По-моему, такого взгляда на любовь в русской литературе не было. Здесь новаторство, скорее, в подходе к теме. Если можно, прочитаю его же «Заклятие мумии»:
Эти ноздри кожаные шоры
эти входы в кость туда где тьма
абсолюта, этих губ кайма
сморщенная словно сборки шторы
Это золото что в сновиденьях
жизнь дарит, твой ободрав хребет
эти очи два цветка поддельных
через них ты впитываешь свет
Мумия, и эти руки-спицы
рыщущие в полом животе
руки, чья чудовищная тень
обретает очертанья птицы
Через смерть взыскующего чуда
через всех обрядов колеи
шум теней и золото сосуда
где чернеют потроха твои,
Я иду к тебе прорвав столетья
по сожженным жилам бытия
золото твое как боль моя
худший и надежнейший свидетель.
Бесполезно читать подряд, большими кусками огромные антологии, нужно остаться наедине с одним стихотворением, проникнуться его мыслью. В этом смысл чтения стихов, их нельзя читать помногу – теряется свежесть восприятия.
– При переводе поэзии вы, как правило, далеко отходите от текста?

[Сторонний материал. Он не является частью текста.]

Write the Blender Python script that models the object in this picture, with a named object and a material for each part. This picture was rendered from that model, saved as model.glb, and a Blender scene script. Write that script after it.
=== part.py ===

– Напротив: я, как сказал бы тореадор, работаю близко к быку. Особенно это касается стихов, трудных для понимания. Ребус надо непременно разрешить, и результат должен быть живым, естественным, а не косноязычной невнятицей, которую нельзя или не хочется разгадывать. Я подхожу к тексту настолько близко, насколько позволяют законы русского языка. Это увлекательная задача и вопрос чести – я ведь люблю издания-билингвы, где у читателя есть возможность сравнить оригинал и перевод.
– Отличается ли для вас подход к переводу поэзии и прозы?
– Мне гораздо легче переводить стихи, здесь я как дома. Для меня проза должна хорошо звучать и не противоречить естественной русской интонации (разумеется, при соблюдении стилистических особенностей оригинала). Работая над прозаическим текстом, я каждую фразу пробую на слух. К переводу прозы я подхожу так же, как к переводу стихов, а поскольку проза гораздо «длиннее», работа оказывается страшно трудоёмкой. Но от прозы поэтов не отказываюсь, она для меня дополняет их образ, а потом они все-таки поэты – даже в прозе. Среди моих переводов прозы – очерки Бодлера о литераторах (несколько статей об Эдгаре По, Эжезиппе Моро и других), проза Поля Верлена («Мои тюрьмы», «Мои больницы», новеллы), новеллы и эссе Жюля Лафорга, удивительная проза Теофиля де Вио и книга Андре Берри – роман-биография «Пьер Ронсар», сплошь пересыпанная стихами..
– Вы работали больше по заказу или бывало по-разному?
– И так, и этак, но когда не находила точек соприкосновения с автором, обычно от такого заказа отказывалась. Кроме того, мне часто предлагали тех авторов, к которым я неоднократно обращалась (Верлен, Бодлер, Мачадо, поэты XVII века).